Deportations of immigrants - criminal and noncriminal - already have doubled since 2005. While authorities say they are targeting immigrants convicted of crimes, the latest federal data show the share of deportees with criminal convictions has decreased.

The new system reflects congressional efforts to enlist local police as helpers. Not everyone is a fan.

“The problem is that if everybody the police encounter gets finger-

printed, then immigrants are going to avoid the police - and we have all the problems that come with that,” said Crystal Williams, a program director for the American Immigration Lawyers Association.

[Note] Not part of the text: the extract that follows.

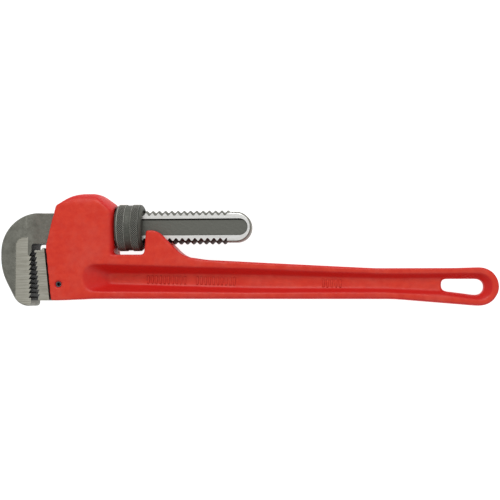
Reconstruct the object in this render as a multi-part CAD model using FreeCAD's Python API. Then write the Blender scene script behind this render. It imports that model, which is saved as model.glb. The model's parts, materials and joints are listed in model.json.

The new system will be useful for targeting criminals, but local police also will have the ability to arrest immigrants “selectively because of how they look,” said Doris Meissner, former chief of the Immigration and Naturalization Service, now an analyst at the Migration Policy Institute think tank.

“The most important thing with local law enforcement where immigration is concerned is that they are arresting people on suspicion of having committed a crime and then finding out who the person is, rather than the other way around,” Meissner said.

Federal agents initially will focus solely on deporting immigrants convicted of serious crimes, Venturella said. Homeland Security calculates that 350,000 to 400,000 immigrants a year are convicted of crimes and that 10,000 of those are violent felonies.

Local police are encouraged to call Immigration and Customs Enforcement for help deporting those “level 1" criminals first. Plans call for an eventual expansion to target immigrants convicted of lesser crimes, including auto theft and burglary.

And federal authorities are promising to make available 750 new ICE agents nationwide, and bedspace in detention centers, to support an expected surge in deportation activity.

Police around Colorado increasingly notify federal agents when they detect illegal immigrants. Some find ICE agents overwhelmed and unresponsive.

The promised increase in ICE manpower would be helpful, said Randy Ford, town marshal of Green Mountain Falls, a town on the northwestern edge of Colorado Springs.

But the new identity-checking capability for arresting officers won’t help police patrolling streets, Ford said. “We can’t detain (immigrants) long enough to determine if they are illegal or not,” he said.

“Every little bit helps. But it still doesn’t come back and fix the basic problem we are having with contact with people on the street. I’m all for being able to further investigate them once they are transported to the jail. But it doesn’t fix the problem. We’ve got no teeth.”